** What is asked **
Set down, in full, every record in the block.

** Material for this exercise **
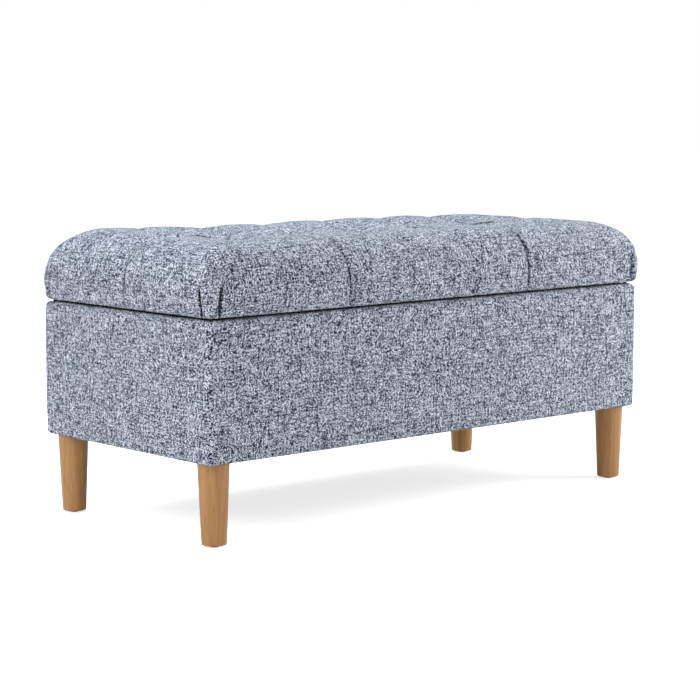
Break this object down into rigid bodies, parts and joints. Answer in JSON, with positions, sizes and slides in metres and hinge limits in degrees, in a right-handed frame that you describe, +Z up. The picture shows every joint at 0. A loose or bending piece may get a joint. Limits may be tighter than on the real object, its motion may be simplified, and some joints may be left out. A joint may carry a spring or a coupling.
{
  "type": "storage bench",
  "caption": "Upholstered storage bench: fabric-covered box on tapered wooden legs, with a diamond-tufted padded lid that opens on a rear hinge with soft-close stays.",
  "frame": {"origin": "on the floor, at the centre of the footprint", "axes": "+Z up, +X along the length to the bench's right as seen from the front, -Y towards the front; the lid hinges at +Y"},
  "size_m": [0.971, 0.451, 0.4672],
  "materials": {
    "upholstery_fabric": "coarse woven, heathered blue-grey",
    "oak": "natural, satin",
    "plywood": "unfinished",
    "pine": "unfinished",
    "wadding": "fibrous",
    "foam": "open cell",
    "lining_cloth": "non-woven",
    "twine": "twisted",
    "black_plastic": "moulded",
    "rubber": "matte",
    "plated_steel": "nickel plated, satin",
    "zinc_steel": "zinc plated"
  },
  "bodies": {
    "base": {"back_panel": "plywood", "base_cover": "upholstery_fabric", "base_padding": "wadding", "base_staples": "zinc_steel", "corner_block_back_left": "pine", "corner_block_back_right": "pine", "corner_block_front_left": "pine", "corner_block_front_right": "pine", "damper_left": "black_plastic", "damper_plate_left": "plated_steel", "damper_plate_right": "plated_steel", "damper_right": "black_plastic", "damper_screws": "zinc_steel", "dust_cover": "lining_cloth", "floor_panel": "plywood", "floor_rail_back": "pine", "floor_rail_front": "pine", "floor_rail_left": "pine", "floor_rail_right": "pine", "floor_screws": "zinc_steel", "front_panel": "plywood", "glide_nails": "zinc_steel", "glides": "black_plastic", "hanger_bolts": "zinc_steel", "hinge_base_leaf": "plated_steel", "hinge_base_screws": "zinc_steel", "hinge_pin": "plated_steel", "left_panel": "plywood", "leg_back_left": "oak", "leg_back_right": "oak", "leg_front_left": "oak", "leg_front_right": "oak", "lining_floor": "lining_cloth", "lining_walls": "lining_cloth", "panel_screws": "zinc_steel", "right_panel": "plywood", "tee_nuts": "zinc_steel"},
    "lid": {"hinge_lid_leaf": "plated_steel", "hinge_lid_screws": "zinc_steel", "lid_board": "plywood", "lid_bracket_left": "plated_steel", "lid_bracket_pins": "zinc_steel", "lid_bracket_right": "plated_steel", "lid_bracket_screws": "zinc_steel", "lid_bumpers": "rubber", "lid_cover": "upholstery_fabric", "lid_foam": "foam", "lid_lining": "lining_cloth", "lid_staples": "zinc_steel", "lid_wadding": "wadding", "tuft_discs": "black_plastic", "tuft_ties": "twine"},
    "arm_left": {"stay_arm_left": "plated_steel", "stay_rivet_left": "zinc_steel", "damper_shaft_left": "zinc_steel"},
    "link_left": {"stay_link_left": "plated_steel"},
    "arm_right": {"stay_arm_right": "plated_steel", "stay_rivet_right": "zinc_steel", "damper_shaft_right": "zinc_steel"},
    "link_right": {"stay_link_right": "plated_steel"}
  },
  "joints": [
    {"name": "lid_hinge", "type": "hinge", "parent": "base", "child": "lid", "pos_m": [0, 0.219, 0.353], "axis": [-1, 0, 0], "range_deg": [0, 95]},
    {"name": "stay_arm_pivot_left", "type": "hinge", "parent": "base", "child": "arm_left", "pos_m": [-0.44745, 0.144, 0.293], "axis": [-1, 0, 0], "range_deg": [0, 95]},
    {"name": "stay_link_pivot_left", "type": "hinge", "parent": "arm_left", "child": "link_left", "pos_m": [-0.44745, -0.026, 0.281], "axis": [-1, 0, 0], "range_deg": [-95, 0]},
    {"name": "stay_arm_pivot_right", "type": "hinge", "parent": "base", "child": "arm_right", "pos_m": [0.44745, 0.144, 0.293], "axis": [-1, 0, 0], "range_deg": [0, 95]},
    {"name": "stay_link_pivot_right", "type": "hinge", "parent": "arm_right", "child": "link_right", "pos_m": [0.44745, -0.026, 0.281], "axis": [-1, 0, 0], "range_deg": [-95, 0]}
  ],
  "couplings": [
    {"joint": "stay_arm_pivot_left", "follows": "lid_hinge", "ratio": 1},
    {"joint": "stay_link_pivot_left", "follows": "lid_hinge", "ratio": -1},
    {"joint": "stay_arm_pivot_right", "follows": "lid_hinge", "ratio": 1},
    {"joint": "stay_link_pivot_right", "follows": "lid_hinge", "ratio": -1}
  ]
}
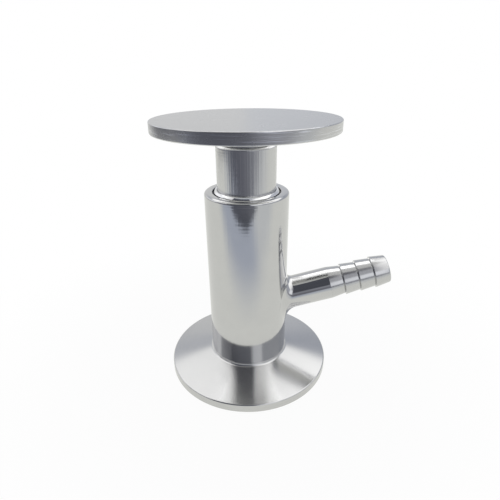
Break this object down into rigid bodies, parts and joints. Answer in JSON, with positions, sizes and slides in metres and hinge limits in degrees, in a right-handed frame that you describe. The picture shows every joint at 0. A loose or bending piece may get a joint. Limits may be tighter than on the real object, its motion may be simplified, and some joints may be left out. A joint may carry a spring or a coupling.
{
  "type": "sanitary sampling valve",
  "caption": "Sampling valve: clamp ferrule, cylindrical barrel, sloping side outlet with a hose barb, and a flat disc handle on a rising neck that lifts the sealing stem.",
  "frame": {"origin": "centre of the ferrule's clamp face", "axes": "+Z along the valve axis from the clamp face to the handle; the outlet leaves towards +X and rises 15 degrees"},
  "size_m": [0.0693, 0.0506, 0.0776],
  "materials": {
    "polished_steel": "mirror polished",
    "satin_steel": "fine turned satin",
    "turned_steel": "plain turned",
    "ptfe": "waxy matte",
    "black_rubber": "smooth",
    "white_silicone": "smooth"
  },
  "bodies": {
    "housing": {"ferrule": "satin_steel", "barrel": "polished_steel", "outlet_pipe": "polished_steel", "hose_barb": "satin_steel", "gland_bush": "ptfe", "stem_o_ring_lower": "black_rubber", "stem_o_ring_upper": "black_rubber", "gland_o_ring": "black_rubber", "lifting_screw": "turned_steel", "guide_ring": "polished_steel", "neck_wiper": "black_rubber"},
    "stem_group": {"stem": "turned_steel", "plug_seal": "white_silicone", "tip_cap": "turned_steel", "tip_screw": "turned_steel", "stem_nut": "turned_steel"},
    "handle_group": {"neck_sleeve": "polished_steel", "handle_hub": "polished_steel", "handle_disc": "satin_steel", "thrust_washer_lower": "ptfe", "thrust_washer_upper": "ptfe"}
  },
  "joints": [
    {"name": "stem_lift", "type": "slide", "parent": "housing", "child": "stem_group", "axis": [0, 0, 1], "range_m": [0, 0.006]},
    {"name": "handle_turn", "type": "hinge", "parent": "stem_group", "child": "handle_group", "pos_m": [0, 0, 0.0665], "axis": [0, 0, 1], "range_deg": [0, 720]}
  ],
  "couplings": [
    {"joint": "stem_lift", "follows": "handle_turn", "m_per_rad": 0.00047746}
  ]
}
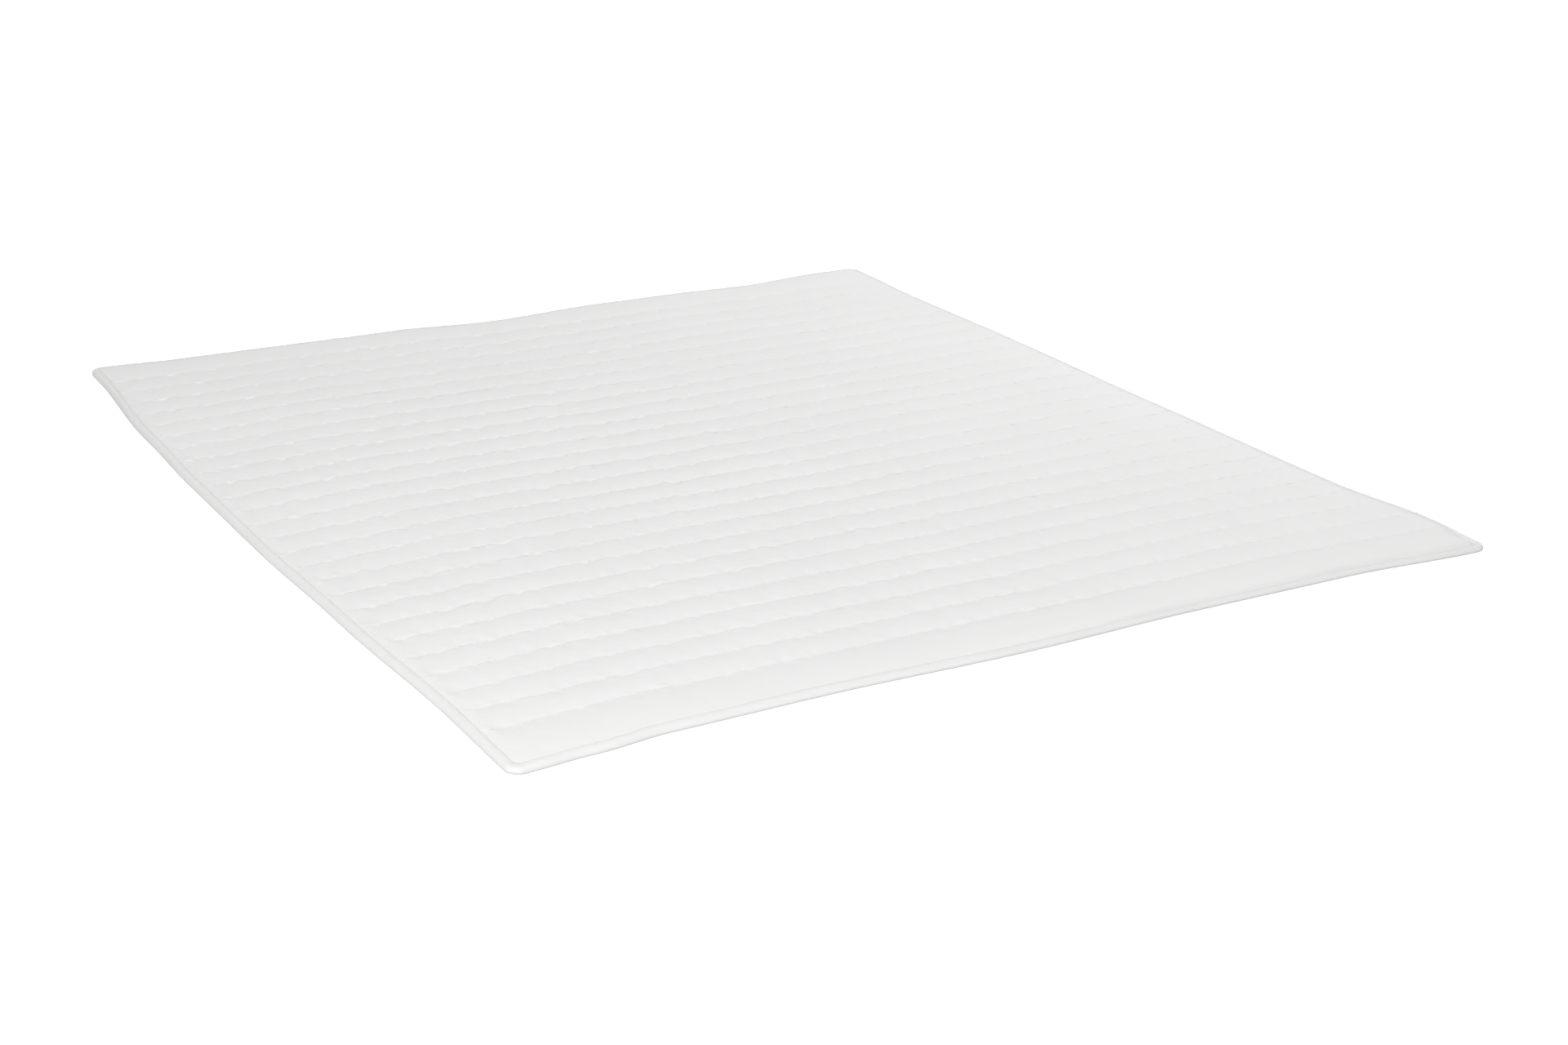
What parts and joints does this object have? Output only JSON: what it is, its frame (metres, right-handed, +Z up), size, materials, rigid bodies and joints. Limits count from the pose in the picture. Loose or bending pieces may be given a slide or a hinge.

** Exercise solution **
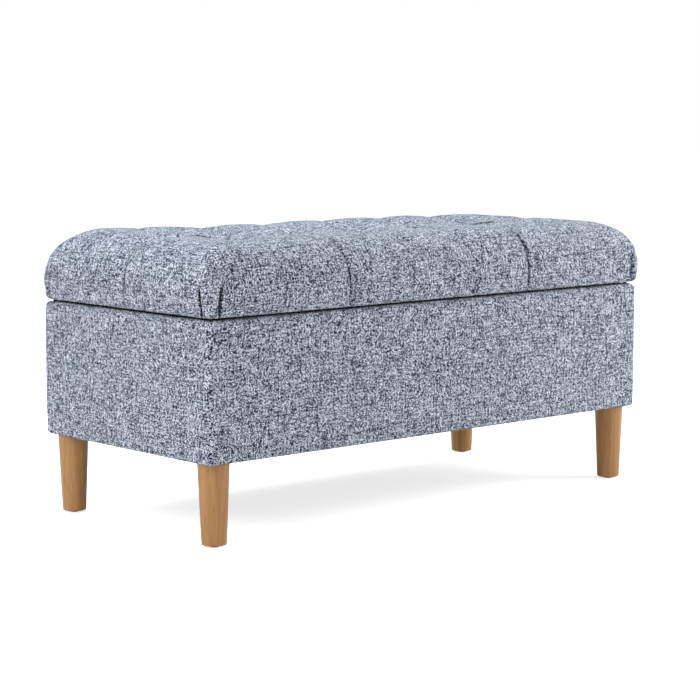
Break this object down into rigid bodies, parts and joints. Answer in JSON, with positions, sizes and slides in metres and hinge limits in degrees, in a right-handed frame that you describe, +Z up. The picture shows every joint at 0. A loose or bending piece may get a joint. Limits may be tighter than on the real object, its motion may be simplified, and some joints may be left out. A joint may carry a spring or a coupling.
{
  "type": "storage bench",
  "caption": "Upholstered storage bench: fabric-covered box on tapered wooden legs, with a diamond-tufted padded lid that opens on a rear hinge with soft-close stays.",
  "frame": {"origin": "on the floor, at the centre of the footprint", "axes": "+Z up, +X along the length to the bench's right as seen from the front, -Y towards the front; the lid hinges at +Y"},
  "size_m": [0.971, 0.451, 0.4672],
  "materials": {
    "upholstery_fabric": "coarse woven, heathered blue-grey",
    "oak": "natural, satin",
    "plywood": "unfinished",
    "pine": "unfinished",
    "wadding": "fibrous",
    "foam": "open cell",
    "lining_cloth": "non-woven",
    "twine": "twisted",
    "black_plastic": "moulded",
    "rubber": "matte",
    "plated_steel": "nickel plated, satin",
    "zinc_steel": "zinc plated"
  },
  "bodies": {
    "base": {"back_panel": "plywood", "base_cover": "upholstery_fabric", "base_padding": "wadding", "base_staples": "zinc_steel", "corner_block_back_left": "pine", "corner_block_back_right": "pine", "corner_block_front_left": "pine", "corner_block_front_right": "pine", "damper_left": "black_plastic", "damper_plate_left": "plated_steel", "damper_plate_right": "plated_steel", "damper_right": "black_plastic", "damper_screws": "zinc_steel", "dust_cover": "lining_cloth", "floor_panel": "plywood", "floor_rail_back": "pine", "floor_rail_front": "pine", "floor_rail_left": "pine", "floor_rail_right": "pine", "floor_screws": "zinc_steel", "front_panel": "plywood", "glide_nails": "zinc_steel", "glides": "black_plastic", "hanger_bolts": "zinc_steel", "hinge_base_leaf": "plated_steel", "hinge_base_screws": "zinc_steel", "hinge_pin": "plated_steel", "left_panel": "plywood", "leg_back_left": "oak", "leg_back_right": "oak", "leg_front_left": "oak", "leg_front_right": "oak", "lining_floor": "lining_cloth", "lining_walls": "lining_cloth", "panel_screws": "zinc_steel", "right_panel": "plywood", "tee_nuts": "zinc_steel"},
    "lid": {"hinge_lid_leaf": "plated_steel", "hinge_lid_screws": "zinc_steel", "lid_board": "plywood", "lid_bracket_left": "plated_steel", "lid_bracket_pins": "zinc_steel", "lid_bracket_right": "plated_steel", "lid_bracket_screws": "zinc_steel", "lid_bumpers": "rubber", "lid_cover": "upholstery_fabric", "lid_foam": "foam", "lid_lining": "lining_cloth", "lid_staples": "zinc_steel", "lid_wadding": "wadding", "tuft_discs": "black_plastic", "tuft_ties": "twine"},
    "arm_left": {"stay_arm_left": "plated_steel", "stay_rivet_left": "zinc_steel", "damper_shaft_left": "zinc_steel"},
    "link_left": {"stay_link_left": "plated_steel"},
    "arm_right": {"stay_arm_right": "plated_steel", "stay_rivet_right": "zinc_steel", "damper_shaft_right": "zinc_steel"},
    "link_right": {"stay_link_right": "plated_steel"}
  },
  "joints": [
    {"name": "lid_hinge", "type": "hinge", "parent": "base", "child": "lid", "pos_m": [0, 0.219, 0.353], "axis": [-1, 0, 0], "range_deg": [0, 95]},
    {"name": "stay_arm_pivot_left", "type": "hinge", "parent": "base", "child": "arm_left", "pos_m": [-0.44745, 0.144, 0.293], "axis": [-1, 0, 0], "range_deg": [0, 95]},
    {"name": "stay_link_pivot_left", "type": "hinge", "parent": "arm_left", "child": "link_left", "pos_m": [-0.44745, -0.026, 0.281], "axis": [-1, 0, 0], "range_deg": [-95, 0]},
    {"name": "stay_arm_pivot_right", "type": "hinge", "parent": "base", "child": "arm_right", "pos_m": [0.44745, 0.144, 0.293], "axis": [-1, 0, 0], "range_deg": [0, 95]},
    {"name": "stay_link_pivot_right", "type": "hinge", "parent": "arm_right", "child": "link_right", "pos_m": [0.44745, -0.026, 0.281], "axis": [-1, 0, 0], "range_deg": [-95, 0]}
  ],
  "couplings": [
    {"joint": "stay_arm_pivot_left", "follows": "lid_hinge", "ratio": 1},
    {"joint": "stay_link_pivot_left", "follows": "lid_hinge", "ratio": -1},
    {"joint": "stay_arm_pivot_right", "follows": "lid_hinge", "ratio": 1},
    {"joint": "stay_link_pivot_right", "follows": "lid_hinge", "ratio": -1}
  ]
}
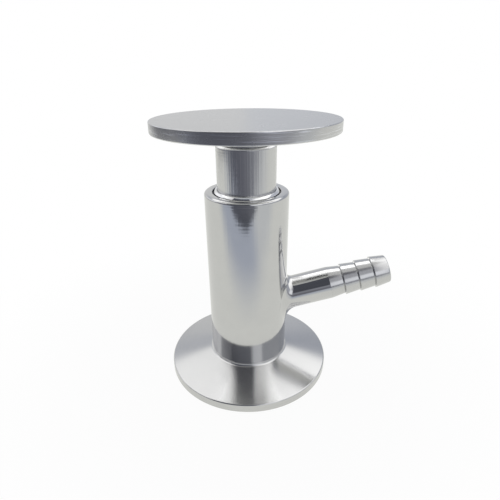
Break this object down into rigid bodies, parts and joints. Answer in JSON, with positions, sizes and slides in metres and hinge limits in degrees, in a right-handed frame that you describe. The picture shows every joint at 0. A loose or bending piece may get a joint. Limits may be tighter than on the real object, its motion may be simplified, and some joints may be left out. A joint may carry a spring or a coupling.
{
  "type": "sanitary sampling valve",
  "caption": "Sampling valve: clamp ferrule, cylindrical barrel, sloping side outlet with a hose barb, and a flat disc handle on a rising neck that lifts the sealing stem.",
  "frame": {"origin": "centre of the ferrule's clamp face", "axes": "+Z along the valve axis from the clamp face to the handle; the outlet leaves towards +X and rises 15 degrees"},
  "size_m": [0.0693, 0.0506, 0.0776],
  "materials": {
    "polished_steel": "mirror polished",
    "satin_steel": "fine turned satin",
    "turned_steel": "plain turned",
    "ptfe": "waxy matte",
    "black_rubber": "smooth",
    "white_silicone": "smooth"
  },
  "bodies": {
    "housing": {"ferrule": "satin_steel", "barrel": "polished_steel", "outlet_pipe": "polished_steel", "hose_barb": "satin_steel", "gland_bush": "ptfe", "stem_o_ring_lower": "black_rubber", "stem_o_ring_upper": "black_rubber", "gland_o_ring": "black_rubber", "lifting_screw": "turned_steel", "guide_ring": "polished_steel", "neck_wiper": "black_rubber"},
    "stem_group": {"stem": "turned_steel", "plug_seal": "white_silicone", "tip_cap": "turned_steel", "tip_screw": "turned_steel", "stem_nut": "turned_steel"},
    "handle_group": {"neck_sleeve": "polished_steel", "handle_hub": "polished_steel", "handle_disc": "satin_steel", "thrust_washer_lower": "ptfe", "thrust_washer_upper": "ptfe"}
  },
  "joints": [
    {"name": "stem_lift", "type": "slide", "parent": "housing", "child": "stem_group", "axis": [0, 0, 1], "range_m": [0, 0.006]},
    {"name": "handle_turn", "type": "hinge", "parent": "stem_group", "child": "handle_group", "pos_m": [0, 0, 0.0665], "axis": [0, 0, 1], "range_deg": [0, 720]}
  ],
  "couplings": [
    {"joint": "stem_lift", "follows": "handle_turn", "m_per_rad": 0.00047746}
  ]
}
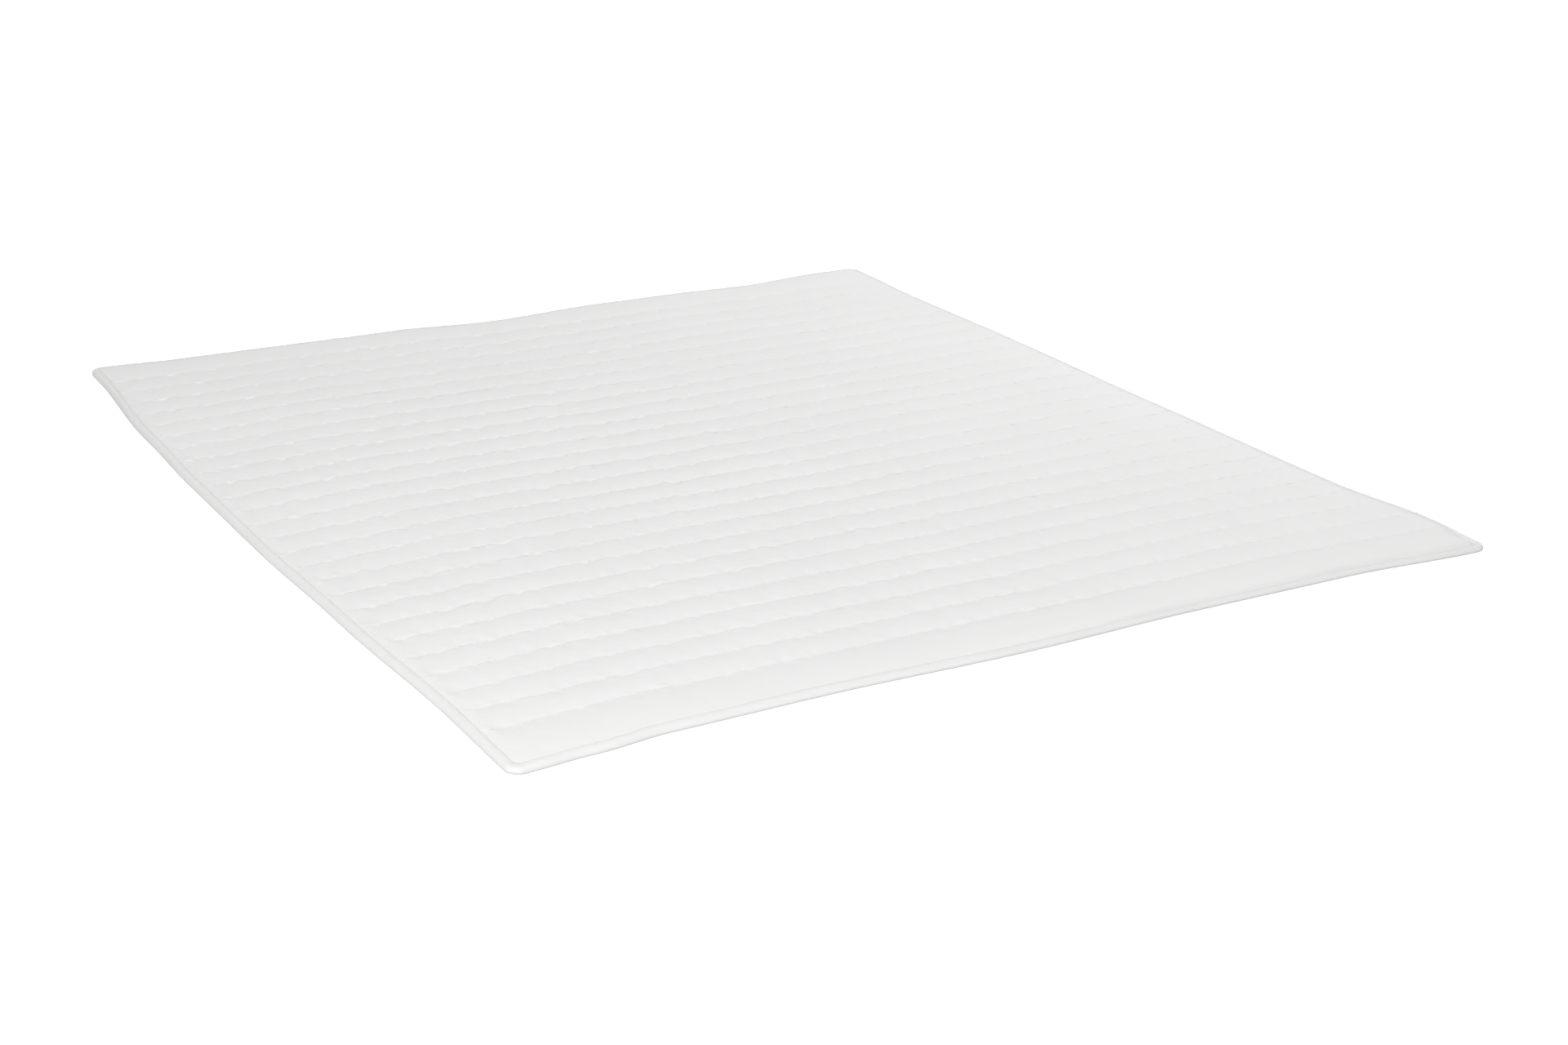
What parts and joints does this object have? Output only JSON: what it is, its frame (metres, right-handed, +Z up), size, materials, rigid bodies and joints. Limits count from the pose in the picture. Loose or bending pieces may be given a slide or a hinge.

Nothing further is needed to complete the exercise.